Si, dans les stands et sur la piste, à l’ombre de ce vieil « autodrome » préservé, les pilotes autos semblaient heureux de vivre, les motards l’étaient plus encore.

A croire que ces hommes-là ne respirent vraiment qu’en même temps que tournent leurs cylindres. Tandis qu’une Harley de 1916, la doyenne, d’antiques Norton ou Terrot retenaient leur huile, les plus jeunes alimentaient le feu, la Kawazaki de Balde, dont l’étonnante KR 250 (deux cylindres, deux temps), la Honda 6 cylindres 1966 qui fut celle de Hailwood, dont on vient du bout de la planète pour entendre le son : « le plus beau bruit de moteur du monde », la Yamaha de Pons, un héros qui nous manque, vainqueur à Daytona, la Elf-de Cortanze sans fourche…

Par deux fois, le samedi et le dimanche, le spectateur fut coincé, pris en sandwich entre deux merveilles, celle du sol et du ciel où d’autres as se laissaient « ailer ».

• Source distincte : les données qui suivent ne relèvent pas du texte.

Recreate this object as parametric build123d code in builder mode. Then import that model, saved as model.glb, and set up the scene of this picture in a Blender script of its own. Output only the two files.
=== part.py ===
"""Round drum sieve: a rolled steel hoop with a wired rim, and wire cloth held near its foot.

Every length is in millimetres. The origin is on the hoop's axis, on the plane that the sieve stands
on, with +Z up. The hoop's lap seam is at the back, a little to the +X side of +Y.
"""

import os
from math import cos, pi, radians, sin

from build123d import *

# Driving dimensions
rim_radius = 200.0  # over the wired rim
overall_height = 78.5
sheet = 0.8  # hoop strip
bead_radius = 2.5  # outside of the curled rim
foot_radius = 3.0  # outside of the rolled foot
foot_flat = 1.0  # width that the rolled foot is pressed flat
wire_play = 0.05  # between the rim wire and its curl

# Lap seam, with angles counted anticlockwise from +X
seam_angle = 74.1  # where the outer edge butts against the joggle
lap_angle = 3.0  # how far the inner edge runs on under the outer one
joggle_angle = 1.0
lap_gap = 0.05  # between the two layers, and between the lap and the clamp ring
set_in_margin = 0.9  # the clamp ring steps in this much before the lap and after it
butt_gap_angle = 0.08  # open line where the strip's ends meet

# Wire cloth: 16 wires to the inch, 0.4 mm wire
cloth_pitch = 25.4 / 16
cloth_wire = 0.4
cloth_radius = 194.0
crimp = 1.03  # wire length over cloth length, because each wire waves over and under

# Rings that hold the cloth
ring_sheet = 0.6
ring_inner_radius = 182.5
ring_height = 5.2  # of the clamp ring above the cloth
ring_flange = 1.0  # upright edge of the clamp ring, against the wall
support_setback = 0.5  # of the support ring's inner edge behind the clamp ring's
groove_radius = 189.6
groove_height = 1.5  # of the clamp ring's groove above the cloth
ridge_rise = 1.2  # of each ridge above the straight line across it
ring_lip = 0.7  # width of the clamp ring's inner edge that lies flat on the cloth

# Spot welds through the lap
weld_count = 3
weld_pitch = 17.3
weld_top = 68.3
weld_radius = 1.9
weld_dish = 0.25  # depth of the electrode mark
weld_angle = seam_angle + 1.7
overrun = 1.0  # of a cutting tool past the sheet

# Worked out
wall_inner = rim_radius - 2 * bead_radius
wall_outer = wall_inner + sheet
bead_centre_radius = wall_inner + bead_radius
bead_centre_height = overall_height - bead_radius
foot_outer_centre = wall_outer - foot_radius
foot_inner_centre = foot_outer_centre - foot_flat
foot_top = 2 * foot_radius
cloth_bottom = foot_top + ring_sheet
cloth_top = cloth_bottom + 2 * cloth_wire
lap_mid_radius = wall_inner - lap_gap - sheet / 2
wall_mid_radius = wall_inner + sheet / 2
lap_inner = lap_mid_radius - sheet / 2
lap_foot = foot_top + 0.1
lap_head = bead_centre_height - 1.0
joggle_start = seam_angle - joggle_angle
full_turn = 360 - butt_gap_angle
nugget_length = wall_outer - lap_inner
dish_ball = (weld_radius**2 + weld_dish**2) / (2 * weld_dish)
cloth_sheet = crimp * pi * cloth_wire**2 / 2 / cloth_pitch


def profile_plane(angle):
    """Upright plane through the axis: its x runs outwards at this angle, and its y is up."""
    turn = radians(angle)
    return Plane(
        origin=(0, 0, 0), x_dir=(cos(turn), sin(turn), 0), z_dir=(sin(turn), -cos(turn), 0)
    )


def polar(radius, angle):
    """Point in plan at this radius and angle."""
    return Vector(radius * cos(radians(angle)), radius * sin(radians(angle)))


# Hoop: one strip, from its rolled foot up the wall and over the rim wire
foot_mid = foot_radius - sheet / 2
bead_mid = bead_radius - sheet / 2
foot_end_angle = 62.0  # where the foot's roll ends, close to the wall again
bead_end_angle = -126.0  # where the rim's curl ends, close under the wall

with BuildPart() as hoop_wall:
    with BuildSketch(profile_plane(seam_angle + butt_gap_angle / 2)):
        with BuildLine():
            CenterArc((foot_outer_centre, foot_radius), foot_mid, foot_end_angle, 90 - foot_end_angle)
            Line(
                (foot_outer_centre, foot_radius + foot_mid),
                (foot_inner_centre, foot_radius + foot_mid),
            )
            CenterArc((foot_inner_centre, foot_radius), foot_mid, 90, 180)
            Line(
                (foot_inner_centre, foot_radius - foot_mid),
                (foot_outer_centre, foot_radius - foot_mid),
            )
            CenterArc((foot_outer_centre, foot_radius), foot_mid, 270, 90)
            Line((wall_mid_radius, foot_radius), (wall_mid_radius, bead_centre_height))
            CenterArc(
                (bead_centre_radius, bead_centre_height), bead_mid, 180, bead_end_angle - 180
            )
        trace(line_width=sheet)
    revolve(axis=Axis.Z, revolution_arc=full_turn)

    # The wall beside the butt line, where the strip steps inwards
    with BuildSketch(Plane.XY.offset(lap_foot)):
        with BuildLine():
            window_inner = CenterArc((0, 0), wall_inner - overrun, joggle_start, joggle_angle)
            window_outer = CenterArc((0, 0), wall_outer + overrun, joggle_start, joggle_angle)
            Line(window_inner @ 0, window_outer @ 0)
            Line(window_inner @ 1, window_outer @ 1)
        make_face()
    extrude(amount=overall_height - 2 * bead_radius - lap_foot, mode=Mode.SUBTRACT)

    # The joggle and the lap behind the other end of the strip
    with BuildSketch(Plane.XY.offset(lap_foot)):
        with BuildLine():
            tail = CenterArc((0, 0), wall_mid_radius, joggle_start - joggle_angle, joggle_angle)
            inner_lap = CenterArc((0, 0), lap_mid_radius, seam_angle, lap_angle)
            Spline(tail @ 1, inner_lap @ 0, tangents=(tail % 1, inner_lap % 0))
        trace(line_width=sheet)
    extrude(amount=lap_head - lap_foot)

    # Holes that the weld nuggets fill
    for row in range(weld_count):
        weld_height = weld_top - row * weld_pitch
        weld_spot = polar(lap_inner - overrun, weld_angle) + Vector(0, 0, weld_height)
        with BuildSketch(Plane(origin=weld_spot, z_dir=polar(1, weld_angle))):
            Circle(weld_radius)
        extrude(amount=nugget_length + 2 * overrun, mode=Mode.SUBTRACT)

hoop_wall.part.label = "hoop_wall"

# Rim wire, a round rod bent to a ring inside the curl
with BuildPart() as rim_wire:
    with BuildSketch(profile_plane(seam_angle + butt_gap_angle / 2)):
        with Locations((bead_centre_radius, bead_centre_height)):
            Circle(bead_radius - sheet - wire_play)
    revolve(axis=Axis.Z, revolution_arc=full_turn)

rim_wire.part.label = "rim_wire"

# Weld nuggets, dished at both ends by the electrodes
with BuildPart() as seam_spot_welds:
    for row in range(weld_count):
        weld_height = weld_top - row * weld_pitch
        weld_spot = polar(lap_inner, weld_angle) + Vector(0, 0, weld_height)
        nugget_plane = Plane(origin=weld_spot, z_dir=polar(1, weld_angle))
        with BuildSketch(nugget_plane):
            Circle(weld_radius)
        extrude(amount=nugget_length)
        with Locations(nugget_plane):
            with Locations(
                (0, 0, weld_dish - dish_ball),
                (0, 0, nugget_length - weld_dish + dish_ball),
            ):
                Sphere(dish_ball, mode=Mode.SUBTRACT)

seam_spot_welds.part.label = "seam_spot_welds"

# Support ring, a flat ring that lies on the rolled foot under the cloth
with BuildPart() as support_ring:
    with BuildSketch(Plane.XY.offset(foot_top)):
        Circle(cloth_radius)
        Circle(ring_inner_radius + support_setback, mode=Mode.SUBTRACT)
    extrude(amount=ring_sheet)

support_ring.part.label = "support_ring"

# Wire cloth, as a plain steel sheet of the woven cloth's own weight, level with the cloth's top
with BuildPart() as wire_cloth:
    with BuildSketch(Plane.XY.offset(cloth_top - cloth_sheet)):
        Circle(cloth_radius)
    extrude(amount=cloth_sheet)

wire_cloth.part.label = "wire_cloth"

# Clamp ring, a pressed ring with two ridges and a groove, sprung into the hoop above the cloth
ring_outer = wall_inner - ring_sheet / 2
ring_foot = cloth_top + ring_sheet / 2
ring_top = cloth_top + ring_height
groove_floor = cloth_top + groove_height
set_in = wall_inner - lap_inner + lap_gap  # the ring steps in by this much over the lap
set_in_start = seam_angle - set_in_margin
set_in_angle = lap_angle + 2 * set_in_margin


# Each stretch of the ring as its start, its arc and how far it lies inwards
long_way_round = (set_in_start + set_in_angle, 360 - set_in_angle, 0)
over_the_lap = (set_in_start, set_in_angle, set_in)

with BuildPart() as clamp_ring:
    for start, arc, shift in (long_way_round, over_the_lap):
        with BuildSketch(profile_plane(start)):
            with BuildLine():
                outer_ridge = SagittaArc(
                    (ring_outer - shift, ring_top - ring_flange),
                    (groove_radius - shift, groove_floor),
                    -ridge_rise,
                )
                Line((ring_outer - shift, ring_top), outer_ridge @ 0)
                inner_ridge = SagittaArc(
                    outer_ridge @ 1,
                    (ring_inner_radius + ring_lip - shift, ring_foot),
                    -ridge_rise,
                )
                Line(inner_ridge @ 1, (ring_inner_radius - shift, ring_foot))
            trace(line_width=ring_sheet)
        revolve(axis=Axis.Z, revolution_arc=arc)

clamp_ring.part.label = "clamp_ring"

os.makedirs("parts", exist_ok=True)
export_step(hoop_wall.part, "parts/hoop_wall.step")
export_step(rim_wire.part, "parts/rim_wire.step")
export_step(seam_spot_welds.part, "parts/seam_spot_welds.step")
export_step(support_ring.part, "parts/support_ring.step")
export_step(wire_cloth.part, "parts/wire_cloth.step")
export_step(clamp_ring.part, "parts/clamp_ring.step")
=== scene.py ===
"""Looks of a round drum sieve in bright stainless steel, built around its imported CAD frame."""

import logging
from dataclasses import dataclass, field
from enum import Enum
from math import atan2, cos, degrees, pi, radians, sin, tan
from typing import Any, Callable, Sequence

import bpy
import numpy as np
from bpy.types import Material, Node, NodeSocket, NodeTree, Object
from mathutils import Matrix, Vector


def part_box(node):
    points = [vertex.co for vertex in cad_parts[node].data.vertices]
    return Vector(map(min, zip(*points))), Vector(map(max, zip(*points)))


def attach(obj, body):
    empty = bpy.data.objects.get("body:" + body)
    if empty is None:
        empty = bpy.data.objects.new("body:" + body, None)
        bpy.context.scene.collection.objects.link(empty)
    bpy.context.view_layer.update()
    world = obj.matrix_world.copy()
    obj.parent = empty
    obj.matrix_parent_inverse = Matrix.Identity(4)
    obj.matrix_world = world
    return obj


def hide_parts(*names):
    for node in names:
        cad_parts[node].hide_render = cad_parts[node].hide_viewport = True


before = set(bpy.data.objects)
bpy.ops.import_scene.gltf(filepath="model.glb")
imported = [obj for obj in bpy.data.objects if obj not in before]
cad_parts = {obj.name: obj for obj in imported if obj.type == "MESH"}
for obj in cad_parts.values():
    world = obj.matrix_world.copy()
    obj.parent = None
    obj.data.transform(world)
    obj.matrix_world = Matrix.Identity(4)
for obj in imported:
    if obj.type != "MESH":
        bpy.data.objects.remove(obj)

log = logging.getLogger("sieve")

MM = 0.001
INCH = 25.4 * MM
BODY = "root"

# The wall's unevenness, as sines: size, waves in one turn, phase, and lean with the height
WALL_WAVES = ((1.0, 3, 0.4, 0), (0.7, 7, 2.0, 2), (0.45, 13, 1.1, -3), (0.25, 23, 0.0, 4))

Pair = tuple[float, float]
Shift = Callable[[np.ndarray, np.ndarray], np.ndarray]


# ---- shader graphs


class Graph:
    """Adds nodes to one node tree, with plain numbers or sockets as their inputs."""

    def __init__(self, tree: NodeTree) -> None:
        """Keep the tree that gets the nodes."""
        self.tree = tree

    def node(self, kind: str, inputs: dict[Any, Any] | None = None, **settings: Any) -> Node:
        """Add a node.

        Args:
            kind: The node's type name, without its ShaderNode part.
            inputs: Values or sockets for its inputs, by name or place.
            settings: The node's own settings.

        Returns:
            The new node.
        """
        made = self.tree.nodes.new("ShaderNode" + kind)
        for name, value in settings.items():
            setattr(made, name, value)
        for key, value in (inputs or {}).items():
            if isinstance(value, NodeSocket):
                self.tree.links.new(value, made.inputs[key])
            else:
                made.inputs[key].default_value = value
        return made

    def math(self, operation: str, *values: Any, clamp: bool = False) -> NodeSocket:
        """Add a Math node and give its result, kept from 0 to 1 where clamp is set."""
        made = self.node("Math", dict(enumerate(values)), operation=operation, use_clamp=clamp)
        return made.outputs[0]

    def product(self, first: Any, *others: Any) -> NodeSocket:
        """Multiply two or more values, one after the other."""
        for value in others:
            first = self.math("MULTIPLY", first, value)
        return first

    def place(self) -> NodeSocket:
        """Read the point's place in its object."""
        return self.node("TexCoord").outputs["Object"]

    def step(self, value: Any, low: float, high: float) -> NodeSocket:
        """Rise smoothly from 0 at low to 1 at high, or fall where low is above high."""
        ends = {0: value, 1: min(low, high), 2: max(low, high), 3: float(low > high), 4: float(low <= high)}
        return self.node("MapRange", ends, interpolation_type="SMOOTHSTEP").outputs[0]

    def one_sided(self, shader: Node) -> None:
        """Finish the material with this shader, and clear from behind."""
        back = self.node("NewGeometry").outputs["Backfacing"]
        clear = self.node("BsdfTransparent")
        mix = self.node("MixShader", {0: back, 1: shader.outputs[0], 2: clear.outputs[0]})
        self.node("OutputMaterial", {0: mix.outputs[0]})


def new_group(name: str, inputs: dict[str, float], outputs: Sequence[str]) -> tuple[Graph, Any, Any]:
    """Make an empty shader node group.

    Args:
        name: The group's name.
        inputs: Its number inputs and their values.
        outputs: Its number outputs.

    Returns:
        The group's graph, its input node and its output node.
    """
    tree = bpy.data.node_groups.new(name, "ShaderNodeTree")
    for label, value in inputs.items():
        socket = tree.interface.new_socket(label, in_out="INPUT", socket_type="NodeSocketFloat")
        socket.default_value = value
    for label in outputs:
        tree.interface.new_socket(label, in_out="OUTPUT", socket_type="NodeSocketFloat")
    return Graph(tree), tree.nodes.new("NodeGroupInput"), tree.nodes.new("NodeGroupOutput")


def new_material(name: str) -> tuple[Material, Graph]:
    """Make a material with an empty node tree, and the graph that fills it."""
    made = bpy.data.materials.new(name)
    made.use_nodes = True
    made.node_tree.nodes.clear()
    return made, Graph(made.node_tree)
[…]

La patrouille des Cartouches Doré et l’escadrille Breitling nous ont prouvé qu’on peut jouer à l’extrême sans pour autant larguer des bombes ; et le DC3 -ancien « Dakota » d’Air France- nous fait regretter le temps d’une aviation « faite à la main ». Le vrai défaut de ce Week End de l’Excellence, est que, les lampions du fond des yeux éteints, il va nous falloir attendre un an avant de les rallumer.